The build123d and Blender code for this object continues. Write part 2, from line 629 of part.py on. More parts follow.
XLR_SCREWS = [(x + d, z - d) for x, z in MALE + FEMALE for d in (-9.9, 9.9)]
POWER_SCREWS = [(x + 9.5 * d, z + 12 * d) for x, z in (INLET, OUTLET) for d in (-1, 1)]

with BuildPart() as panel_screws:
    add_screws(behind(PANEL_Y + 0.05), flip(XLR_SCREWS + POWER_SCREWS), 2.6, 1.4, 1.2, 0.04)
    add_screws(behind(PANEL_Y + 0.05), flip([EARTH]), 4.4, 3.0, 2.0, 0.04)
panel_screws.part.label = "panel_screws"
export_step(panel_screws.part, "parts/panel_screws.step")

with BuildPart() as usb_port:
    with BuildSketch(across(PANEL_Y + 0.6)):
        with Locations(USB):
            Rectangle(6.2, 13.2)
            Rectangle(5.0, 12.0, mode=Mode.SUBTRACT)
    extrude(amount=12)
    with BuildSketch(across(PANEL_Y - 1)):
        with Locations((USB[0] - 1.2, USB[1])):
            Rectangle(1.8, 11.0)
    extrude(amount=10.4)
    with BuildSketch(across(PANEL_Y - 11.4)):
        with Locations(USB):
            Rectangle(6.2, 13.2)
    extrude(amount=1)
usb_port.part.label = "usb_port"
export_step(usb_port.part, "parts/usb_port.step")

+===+

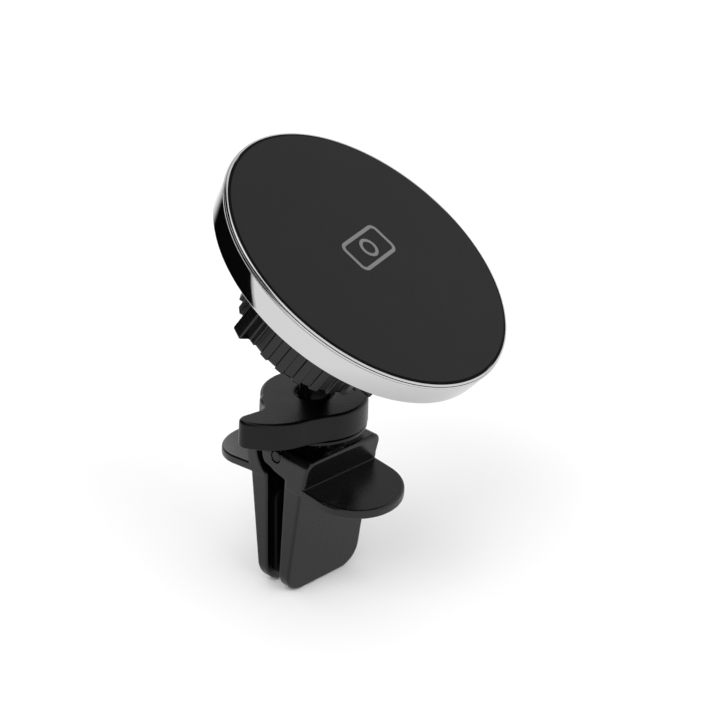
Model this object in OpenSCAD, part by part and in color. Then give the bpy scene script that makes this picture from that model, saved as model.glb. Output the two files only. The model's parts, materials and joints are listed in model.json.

+===+

◆ DIRECTION:
Retype, exactly and in full, the lines above from the one containing "The build123d and" through the one containing "POWER_SCREWS = [(x".

◆ EXERCISE ANSWER:
The build123d and Blender code for this object continues. Write part 2, from line 629 of part.py on. More parts follow.
XLR_SCREWS = [(x + d, z - d) for x, z in MALE + FEMALE for d in (-9.9, 9.9)]
POWER_SCREWS = [(x + 9.5 * d, z + 12 * d) for x, z in (INLET, OUTLET) for d in (-1, 1)]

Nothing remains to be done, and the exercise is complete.